Merger Question Remains
When pressed about industry consolidation, Dempsey deflected, emphasizing independent viability.
"We're very, very focused on building the sustainable, profitable path for Frontier as opposed to consolidation in the industry," he said, despite acknowledging Frontier's competitive disadvantage in loyalty programs versus network carriers.
The pilot union remains in mediation with the National Mediation Board, an overhang Dempsey acknowledged without providing a timeline for resolution.
What to Watch
Near-term catalysts:
- Q2 schedule refinement (capacity adjustments expected)
- AerCap transaction closing and aircraft departures (April-June)

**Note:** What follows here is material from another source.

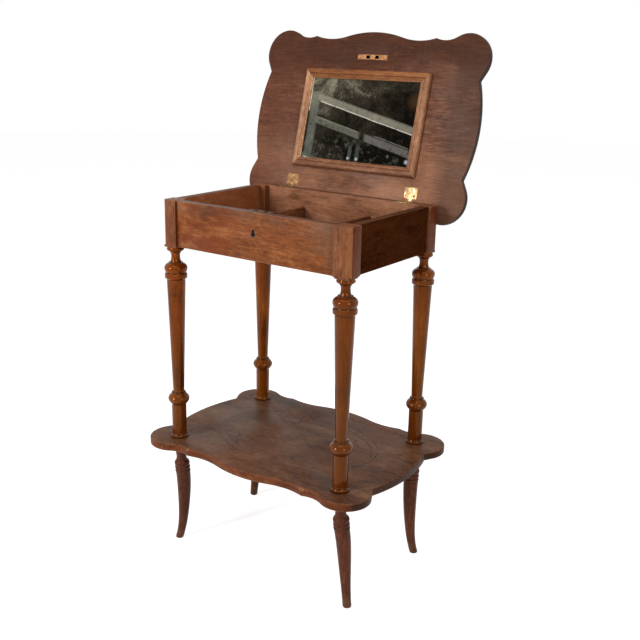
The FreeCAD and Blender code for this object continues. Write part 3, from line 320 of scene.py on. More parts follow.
def arrisWearGroup():
    # where an outer edge has been rubbed, broken up by noise
    group, given, result = newGroup("arrisWear", {"Vector": None, "Reach": 0.0015, "Amount": 1.0},
                                    ["Mask"])
    rounded = shaderNode(group, "Bevel", {"Radius": given["Reach"]}, samples=6).outputs[0]
    normal = shaderNode(group, "NewGeometry").outputs["Normal"]
    level = vectorNode(group, "DOT_PRODUCT", rounded, normal, output="Value")
    patch = ramp(group, noise(group, given["Vector"], 55.0, 4.0, 0.65), 0.36, 0.62)
    feedAll(group, result, {
        "Mask": allOf(group, ramp(group, level, 0.995, 0.86), patch, given["Amount"])})
    return group


def creviceGroup():
    # dirt and painted shade: darkening in grooves, corners and where parts meet, from ambient occlusion
    group, given, result = newGroup("crevice", {"Reach": 0.006, "Amount": 1.0}, ["Mask"])
    shade = shaderNode(group, "AmbientOcclusion", {"Distance": given["Reach"]}, samples=6)
    corner = ramp(group, shade.outputs["AO"], 0.75, 0.25)
    feedAll(group, result, {"Mask": allOf(group, corner, given["Amount"])})
    return group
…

- First class rollout timing
2026 execution risks:
- Pilot contract negotiations
- Maintaining fare discipline if Spirit capacity returns
- Q2/Q3 demand sustainability after March peak
The stock trades at $5.35, roughly 4% below the $5.56 analyst target price consensus, with a market cap of $1.2 billion. Shares have recovered 85% from the August 2025 low of $2.89 but remain 43% below the 52-week high of $9.44.